Upstairs were some Anselm Kiefers that knocked my socks off. Huge, impasto-y ones, two next to each other that both had a guy laying down at the bottom just like the marble saints in the cathedrals. One was looking up at a huge skyful of stars. "The Renowned Order of the Night," it is called. Those stars, I could look at that all day. The other was called "Sunflowers" and had the guy at the bottom looking up at these huge sunflowers, that one was in black and White and was woodcut, acrylic and varnishy stuff, really beautiful, huge, huge, I could look at that one all day too. >It was lovely. On the wall it said that old Anselm studied an English occult  philosopher named Robert Fludd from the 16th century, who believed every plant in the world had its corresponding star in the firmament, and there was a connection between the microcosmic reality on earth and the macrocosmic realm of the heavens. That is so cool to me. Yesterday I saw the most amazing plant life, these wonderful weird yellow flowers like multicompartmented spaceships, and little bell flowers, and at one point on a Cliff high above the sea, some waving long grasses that made me feel like I might someday remember how to love to dance, again. God, those were cool. Also yesterday I passed several farms that have been farms since medieval times, they were donated to the Catherdal of Pamplona in the 12th century. Lovely farms. Brown cows, llamas, black and White herding dogs that didn´t bark at me but wagged at me; sheep I could see and sheep I couldn´t see because it was so weirdly misty but I could hear their clanking bells; goats, a couple horses; some burros, one with its ass right up against the fence; some farmers doing farmer stuff, driving tractors around; lots of fruit tres in full flower; grapevines. Part of the walk was on a centuries-old cobblestones, which were smooth and nice a little bit but also a huge ankle-twist hazard and I wasn´t real into that. And yeah I met some nice other walkers, Peter from Czechoslovakia who lived in Colorado for awhile, but mostly I got to be alone which was nice. It was a long walk, about 20 km, yesterday. If all the plants are stars maybe the cows and horses and people are planets.
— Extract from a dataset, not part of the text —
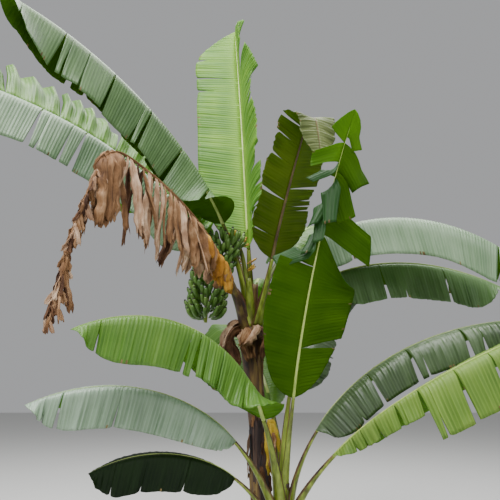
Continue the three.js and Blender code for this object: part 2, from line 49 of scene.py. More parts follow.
# Rule of the leaves, as in the solids: the veins' sweep towards the tip, the leaf stalk's radius, taper
# and flatness, how much wider and deeper it is at its foot, the share of the full width below which a
# blade folds less, and the steps of a rib.
VEIN_SWEEP = math.tan(math.radians(12))
STALK_RADIUS = 0.024
STALK_TAPER = 0.72
STALK_FLATNESS = 0.85
FOOT_SPREAD = 1.35
FOOT_DEPTH = 0.85
FOOT_POWER = 1.25
FULL_FOLD_WIDTH = 0.6
PATH_STEPS = 480

# Channel on top of a leaf stalk and the lips beside it, in radii.
GROOVE = 0.45
LIP = 0.5

# Fineness of the blades.
ROW_STEP = 0.010
COLUMNS = 12
SUBSTEPS = 2
BLADE_THICKNESS = 0.0016
WELD = 0.0002
STALK_RINGS = 28
RIB_RINGS = 90

# Shape of the blades: the gape of their tears, how far the edges beside a tear bend down, and the lengths
# of their folds along the veins, from the smallest to the widest.
CUT_GAPE = 0.009
EDGE_DROP = 0.012
RIPPLE_LENGTH = 0.033
PLEAT_LENGTH = 0.085
FAN_LENGTH = 0.115
SWELL_LENGTH = 0.55
SWELL_HEIGHT = 0.010

MAIN_STEM = dict(foot=(0, 0), top=(-0.1, 0), height=2.06, lean=1.6,
                 radius=0.058, taper=0.044, power=1.5, flare=0.058, flare_height=0.110)
SIDE_STEM = dict(foot=(0.13, -0.27), top=(0.13, -0.30), height=0.83, lean=1.2,
                 radius=0.042, taper=0.026, power=1.2, flare=0.072, flare_height=0.070)


# One half of a blade. Lift is its angle at the rib and hang the angle below level at the margin, reached
# between start and stop. Plumb turns the fall to true down and spread varies it from strip to strip. Cuts
# are tears to the rib, tears the number of shorter ones, wild the strips' own turns in degrees and pleat
# the height of the folds along the veins in millimetres. Flops maps a strip's number to what flop() makes.
# Up to the first number of scant the strips are shorter by the second. Fan is the height of broad zigzag
# folds in millimetres.
HALF = dict(lift=6, hang=6, start=0.0, stop=1.0, plumb=0.0, spread=0.0, cuts=(), tears=0, wild=5, pleat=4,
            flops={}, scant=(0, 1), fan=0)


def half(**change):
    """A half that stands out level."""
    return {**HALF, **change}


def slack(cuts, **change):
    """A half that sags."""
    return half(**{**dict(hang=50, start=0.1, stop=0.8, plumb=0.6, spread=8, cuts=cuts), **change})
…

Also at the museum was a big exhibit of Works on Paper by Henri Michaux, all of which was ugly and boring, a bunch of ugly drawings that I would not want to look at at all, that he did on mescaline in his mid-fifties, and are all just variations on the asshole´s interp of vaginas, if you ask me; the garbage on the wall interpreting his "`phantasms" was utter bullshit. I have no interest in trying to figure out what this asshole was all about, it´s plain as day, and everyone in there looking thoughtful was a moron.
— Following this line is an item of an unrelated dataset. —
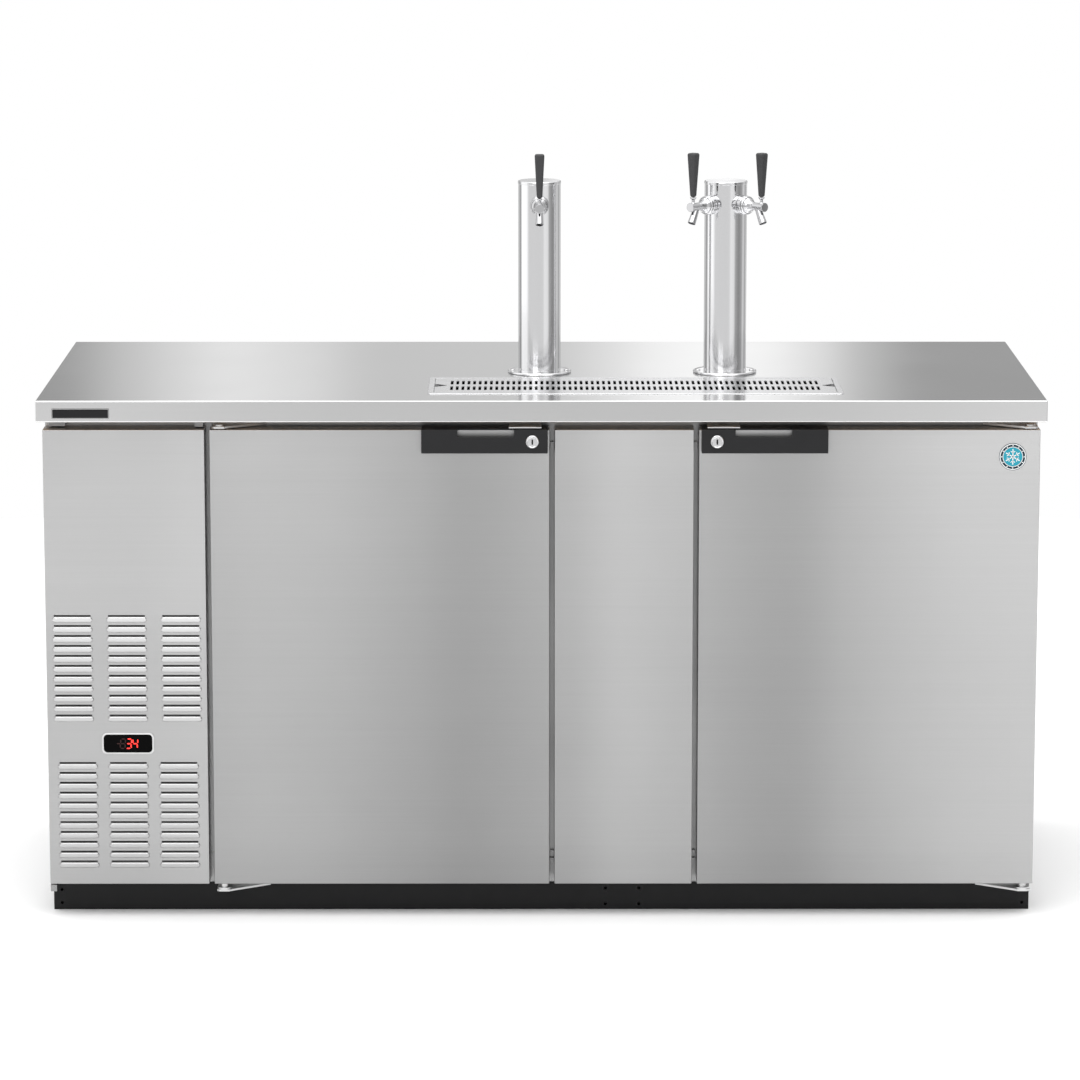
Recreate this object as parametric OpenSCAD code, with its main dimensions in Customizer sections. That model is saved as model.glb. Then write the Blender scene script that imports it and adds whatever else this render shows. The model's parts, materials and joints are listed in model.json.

Anyway. I´ll never stay in another room that smells at all like dead mice. I had a horrible apartment for awhile in Pocatello that smelled like that, and it was a horrible apartment. I guess there are people all around who live with that smell all the time. I´m a lucky, lucky planet that I don´t have to. So glad I am here like this now. I love all you who read even though you probably do not even exist; no offense to you.

Also, please pardon if I am being annoyingly blessed-feeling. Seriously, I wanted to kill myself last night, and also, like, I can´t help it if sometimes things are just really awesome and I wanna talk about it.

Also, to continue in the art-critic vein, I heard there is, meaning, I read a review in Spanish in a newspaper the other day, of a new biopic about JD Salinger, with fucking Kevin Spacey as Whit Burnett, and I knew it was coming but it’s another ironic shittiness. Anyone who’s read him knows it. He was a movie buff sure but he hated them too, hated the phoniness, and this movie is sure to be the kind of love-centric Hoñlywood crap that’s making people stupider with every manufactured sentiment, every engineered emotional tug, and I hate all that, FUCK THAT. The goddam movies are fuckingvstupid and that’s why I loved old Holden to start with. Duh. It was inevitable but god it´s so fucking, like, depressing, and all.

If anyone ever read “Uncle Wiggily in Connecticut” and liked it, they should read it again before Amazon rewrites it or something. A movie got made of it; I forgot the name. Apparently Salinger hared it. How I wish we could just leave things alone sometimes.